Start of Raw data

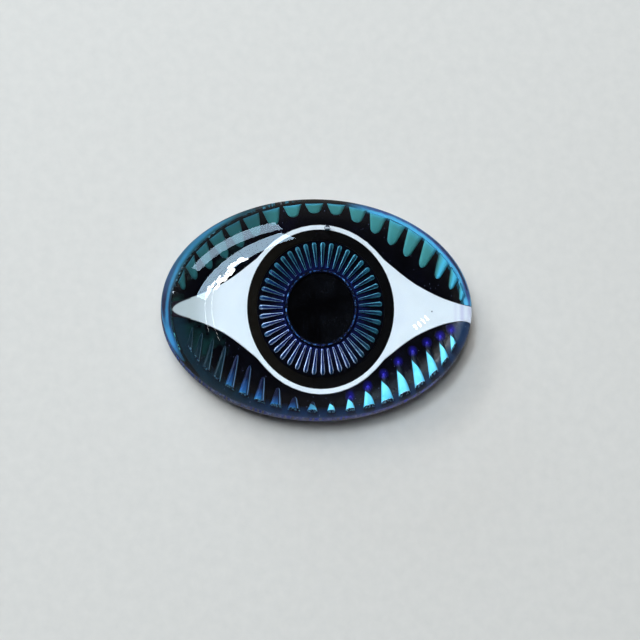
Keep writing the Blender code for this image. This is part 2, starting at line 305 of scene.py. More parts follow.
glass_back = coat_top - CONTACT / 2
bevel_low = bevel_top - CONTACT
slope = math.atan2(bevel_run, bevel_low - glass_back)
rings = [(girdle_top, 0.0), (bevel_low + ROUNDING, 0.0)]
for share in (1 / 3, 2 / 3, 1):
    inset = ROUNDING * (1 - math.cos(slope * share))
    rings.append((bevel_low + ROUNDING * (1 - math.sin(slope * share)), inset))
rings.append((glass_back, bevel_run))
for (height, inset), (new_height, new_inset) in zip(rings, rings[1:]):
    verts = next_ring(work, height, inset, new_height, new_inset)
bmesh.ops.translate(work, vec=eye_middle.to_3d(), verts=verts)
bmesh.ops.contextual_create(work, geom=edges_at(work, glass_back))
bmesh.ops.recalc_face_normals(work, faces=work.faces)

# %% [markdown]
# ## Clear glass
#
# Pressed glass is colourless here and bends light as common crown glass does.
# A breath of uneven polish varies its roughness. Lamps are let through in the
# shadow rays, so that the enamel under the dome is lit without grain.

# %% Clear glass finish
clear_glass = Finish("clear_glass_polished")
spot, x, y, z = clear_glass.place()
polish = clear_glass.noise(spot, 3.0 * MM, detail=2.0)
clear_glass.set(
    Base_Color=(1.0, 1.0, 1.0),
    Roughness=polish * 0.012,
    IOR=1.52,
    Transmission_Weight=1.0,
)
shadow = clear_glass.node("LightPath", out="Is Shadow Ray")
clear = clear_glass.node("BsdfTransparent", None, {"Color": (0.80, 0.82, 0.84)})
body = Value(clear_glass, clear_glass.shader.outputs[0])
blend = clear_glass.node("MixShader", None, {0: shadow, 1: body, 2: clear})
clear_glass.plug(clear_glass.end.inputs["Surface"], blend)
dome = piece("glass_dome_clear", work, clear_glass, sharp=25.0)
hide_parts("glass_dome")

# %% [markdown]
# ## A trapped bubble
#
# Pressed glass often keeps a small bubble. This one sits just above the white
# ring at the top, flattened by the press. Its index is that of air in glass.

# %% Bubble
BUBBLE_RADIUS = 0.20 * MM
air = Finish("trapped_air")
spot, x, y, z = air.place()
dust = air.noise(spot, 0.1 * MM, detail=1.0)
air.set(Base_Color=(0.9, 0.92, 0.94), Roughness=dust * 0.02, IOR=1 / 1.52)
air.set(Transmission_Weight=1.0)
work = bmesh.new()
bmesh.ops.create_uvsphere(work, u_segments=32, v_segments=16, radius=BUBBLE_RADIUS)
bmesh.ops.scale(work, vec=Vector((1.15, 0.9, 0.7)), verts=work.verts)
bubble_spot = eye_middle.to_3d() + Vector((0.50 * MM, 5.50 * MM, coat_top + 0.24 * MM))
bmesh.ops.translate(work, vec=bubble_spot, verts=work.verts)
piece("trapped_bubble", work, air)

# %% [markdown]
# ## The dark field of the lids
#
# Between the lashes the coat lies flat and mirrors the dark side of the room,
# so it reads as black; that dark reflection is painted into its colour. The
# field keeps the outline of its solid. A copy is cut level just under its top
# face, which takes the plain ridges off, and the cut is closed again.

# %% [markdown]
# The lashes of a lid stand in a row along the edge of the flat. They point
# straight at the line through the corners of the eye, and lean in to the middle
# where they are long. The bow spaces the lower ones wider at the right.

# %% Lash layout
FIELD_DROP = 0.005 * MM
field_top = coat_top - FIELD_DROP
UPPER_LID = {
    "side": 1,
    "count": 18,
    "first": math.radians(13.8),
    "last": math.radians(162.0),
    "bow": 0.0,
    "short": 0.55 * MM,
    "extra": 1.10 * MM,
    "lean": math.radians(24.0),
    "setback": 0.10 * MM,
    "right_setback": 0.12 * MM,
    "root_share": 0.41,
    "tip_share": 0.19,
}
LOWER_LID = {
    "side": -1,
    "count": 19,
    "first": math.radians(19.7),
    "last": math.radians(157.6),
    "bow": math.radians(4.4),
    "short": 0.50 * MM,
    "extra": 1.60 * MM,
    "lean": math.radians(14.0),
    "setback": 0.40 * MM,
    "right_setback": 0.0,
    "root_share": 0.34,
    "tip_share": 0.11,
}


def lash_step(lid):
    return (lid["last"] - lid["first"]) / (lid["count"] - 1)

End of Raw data

Say how many lines hold the word "This", giving the number and nothing else.

■ **Solved problem**
2